_Records provided_

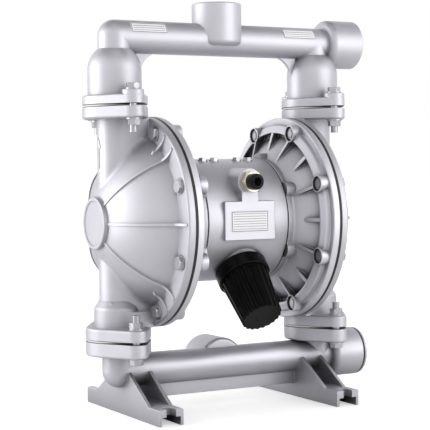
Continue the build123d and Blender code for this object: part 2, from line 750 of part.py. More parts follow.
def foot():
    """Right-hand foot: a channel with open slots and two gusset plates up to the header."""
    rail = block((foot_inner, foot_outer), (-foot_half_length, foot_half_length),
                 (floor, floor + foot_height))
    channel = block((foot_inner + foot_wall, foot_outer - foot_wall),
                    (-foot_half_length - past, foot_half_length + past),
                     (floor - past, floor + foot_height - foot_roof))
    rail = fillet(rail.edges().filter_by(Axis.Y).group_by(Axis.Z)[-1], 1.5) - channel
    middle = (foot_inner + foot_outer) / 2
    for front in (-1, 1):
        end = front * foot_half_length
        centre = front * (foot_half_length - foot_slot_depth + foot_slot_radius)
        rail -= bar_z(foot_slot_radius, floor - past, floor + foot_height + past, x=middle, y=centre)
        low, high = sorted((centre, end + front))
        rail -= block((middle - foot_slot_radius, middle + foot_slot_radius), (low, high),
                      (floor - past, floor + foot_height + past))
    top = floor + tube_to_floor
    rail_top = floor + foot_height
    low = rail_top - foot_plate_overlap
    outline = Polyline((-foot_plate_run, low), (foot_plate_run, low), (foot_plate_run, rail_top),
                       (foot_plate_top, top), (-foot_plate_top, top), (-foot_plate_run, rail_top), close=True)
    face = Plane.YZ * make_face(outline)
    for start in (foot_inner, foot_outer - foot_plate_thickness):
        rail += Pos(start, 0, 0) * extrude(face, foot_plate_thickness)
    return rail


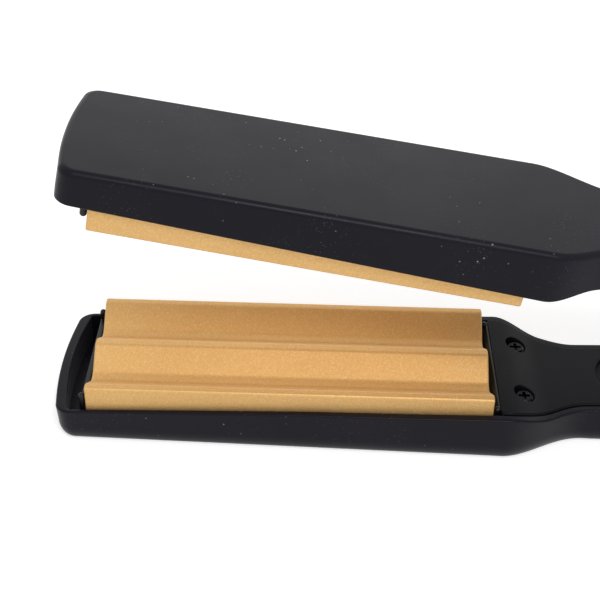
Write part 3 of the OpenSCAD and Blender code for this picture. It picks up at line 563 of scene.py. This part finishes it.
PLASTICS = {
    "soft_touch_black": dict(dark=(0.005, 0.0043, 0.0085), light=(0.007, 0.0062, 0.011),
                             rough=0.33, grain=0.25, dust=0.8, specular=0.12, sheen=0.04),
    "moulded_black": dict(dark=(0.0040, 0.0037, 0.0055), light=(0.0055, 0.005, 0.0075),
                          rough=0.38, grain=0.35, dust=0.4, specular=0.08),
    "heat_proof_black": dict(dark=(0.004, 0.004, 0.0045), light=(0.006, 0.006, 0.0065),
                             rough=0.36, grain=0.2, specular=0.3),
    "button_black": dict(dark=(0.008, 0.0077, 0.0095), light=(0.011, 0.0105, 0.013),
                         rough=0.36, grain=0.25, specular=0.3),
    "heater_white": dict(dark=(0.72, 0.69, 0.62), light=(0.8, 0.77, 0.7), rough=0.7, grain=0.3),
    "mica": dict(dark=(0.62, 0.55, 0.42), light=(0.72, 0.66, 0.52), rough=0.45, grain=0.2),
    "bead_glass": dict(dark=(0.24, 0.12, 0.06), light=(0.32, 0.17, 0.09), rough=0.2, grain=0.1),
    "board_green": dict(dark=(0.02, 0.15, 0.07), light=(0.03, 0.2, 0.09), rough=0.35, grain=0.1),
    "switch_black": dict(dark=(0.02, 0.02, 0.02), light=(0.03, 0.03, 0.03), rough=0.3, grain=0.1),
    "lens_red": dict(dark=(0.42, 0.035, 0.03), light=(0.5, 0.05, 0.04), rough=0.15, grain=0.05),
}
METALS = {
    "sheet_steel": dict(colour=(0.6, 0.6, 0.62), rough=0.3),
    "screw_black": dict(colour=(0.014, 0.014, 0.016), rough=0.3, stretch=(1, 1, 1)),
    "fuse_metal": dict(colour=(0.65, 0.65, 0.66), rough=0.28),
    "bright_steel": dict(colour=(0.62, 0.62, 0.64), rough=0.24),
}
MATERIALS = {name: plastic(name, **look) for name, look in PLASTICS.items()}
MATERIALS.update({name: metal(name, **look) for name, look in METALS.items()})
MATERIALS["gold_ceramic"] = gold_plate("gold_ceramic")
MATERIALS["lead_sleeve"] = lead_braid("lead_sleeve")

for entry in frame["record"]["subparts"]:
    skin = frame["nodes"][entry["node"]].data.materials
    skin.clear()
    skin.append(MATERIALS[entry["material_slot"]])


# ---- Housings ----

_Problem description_
Write the whole listing out again. Keep every line exactly as it is.

_Solution_
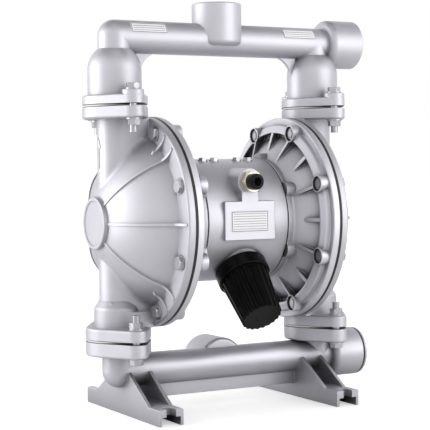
Continue the build123d and Blender code for this object: part 2, from line 750 of part.py. More parts follow.
def foot():
    """Right-hand foot: a channel with open slots and two gusset plates up to the header."""
    rail = block((foot_inner, foot_outer), (-foot_half_length, foot_half_length),
                 (floor, floor + foot_height))
    channel = block((foot_inner + foot_wall, foot_outer - foot_wall),
                    (-foot_half_length - past, foot_half_length + past),
                     (floor - past, floor + foot_height - foot_roof))
    rail = fillet(rail.edges().filter_by(Axis.Y).group_by(Axis.Z)[-1], 1.5) - channel
    middle = (foot_inner + foot_outer) / 2
    for front in (-1, 1):
        end = front * foot_half_length
        centre = front * (foot_half_length - foot_slot_depth + foot_slot_radius)
        rail -= bar_z(foot_slot_radius, floor - past, floor + foot_height + past, x=middle, y=centre)
        low, high = sorted((centre, end + front))
        rail -= block((middle - foot_slot_radius, middle + foot_slot_radius), (low, high),
                      (floor - past, floor + foot_height + past))
    top = floor + tube_to_floor
    rail_top = floor + foot_height
    low = rail_top - foot_plate_overlap
    outline = Polyline((-foot_plate_run, low), (foot_plate_run, low), (foot_plate_run, rail_top),
                       (foot_plate_top, top), (-foot_plate_top, top), (-foot_plate_run, rail_top), close=True)
    face = Plane.YZ * make_face(outline)
    for start in (foot_inner, foot_outer - foot_plate_thickness):
        rail += Pos(start, 0, 0) * extrude(face, foot_plate_thickness)
    return rail


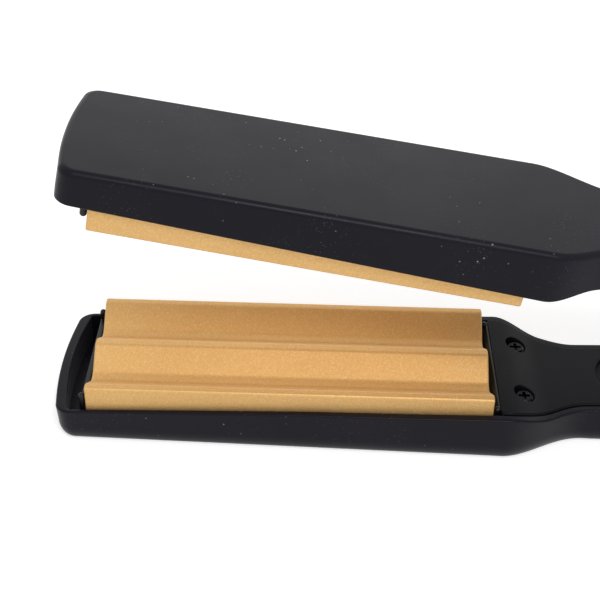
Write part 3 of the OpenSCAD and Blender code for this picture. It picks up at line 563 of scene.py. This part finishes it.
PLASTICS = {
    "soft_touch_black": dict(dark=(0.005, 0.0043, 0.0085), light=(0.007, 0.0062, 0.011),
                             rough=0.33, grain=0.25, dust=0.8, specular=0.12, sheen=0.04),
    "moulded_black": dict(dark=(0.0040, 0.0037, 0.0055), light=(0.0055, 0.005, 0.0075),
                          rough=0.38, grain=0.35, dust=0.4, specular=0.08),
    "heat_proof_black": dict(dark=(0.004, 0.004, 0.0045), light=(0.006, 0.006, 0.0065),
                             rough=0.36, grain=0.2, specular=0.3),
    "button_black": dict(dark=(0.008, 0.0077, 0.0095), light=(0.011, 0.0105, 0.013),
                         rough=0.36, grain=0.25, specular=0.3),
    "heater_white": dict(dark=(0.72, 0.69, 0.62), light=(0.8, 0.77, 0.7), rough=0.7, grain=0.3),
    "mica": dict(dark=(0.62, 0.55, 0.42), light=(0.72, 0.66, 0.52), rough=0.45, grain=0.2),
    "bead_glass": dict(dark=(0.24, 0.12, 0.06), light=(0.32, 0.17, 0.09), rough=0.2, grain=0.1),
    "board_green": dict(dark=(0.02, 0.15, 0.07), light=(0.03, 0.2, 0.09), rough=0.35, grain=0.1),
    "switch_black": dict(dark=(0.02, 0.02, 0.02), light=(0.03, 0.03, 0.03), rough=0.3, grain=0.1),
    "lens_red": dict(dark=(0.42, 0.035, 0.03), light=(0.5, 0.05, 0.04), rough=0.15, grain=0.05),
}
METALS = {
    "sheet_steel": dict(colour=(0.6, 0.6, 0.62), rough=0.3),
    "screw_black": dict(colour=(0.014, 0.014, 0.016), rough=0.3, stretch=(1, 1, 1)),
    "fuse_metal": dict(colour=(0.65, 0.65, 0.66), rough=0.28),
    "bright_steel": dict(colour=(0.62, 0.62, 0.64), rough=0.24),
}
MATERIALS = {name: plastic(name, **look) for name, look in PLASTICS.items()}
MATERIALS.update({name: metal(name, **look) for name, look in METALS.items()})
MATERIALS["gold_ceramic"] = gold_plate("gold_ceramic")
MATERIALS["lead_sleeve"] = lead_braid("lead_sleeve")

for entry in frame["record"]["subparts"]:
    skin = frame["nodes"][entry["node"]].data.materials
    skin.clear()
    skin.append(MATERIALS[entry["material_slot"]])


# ---- Housings ----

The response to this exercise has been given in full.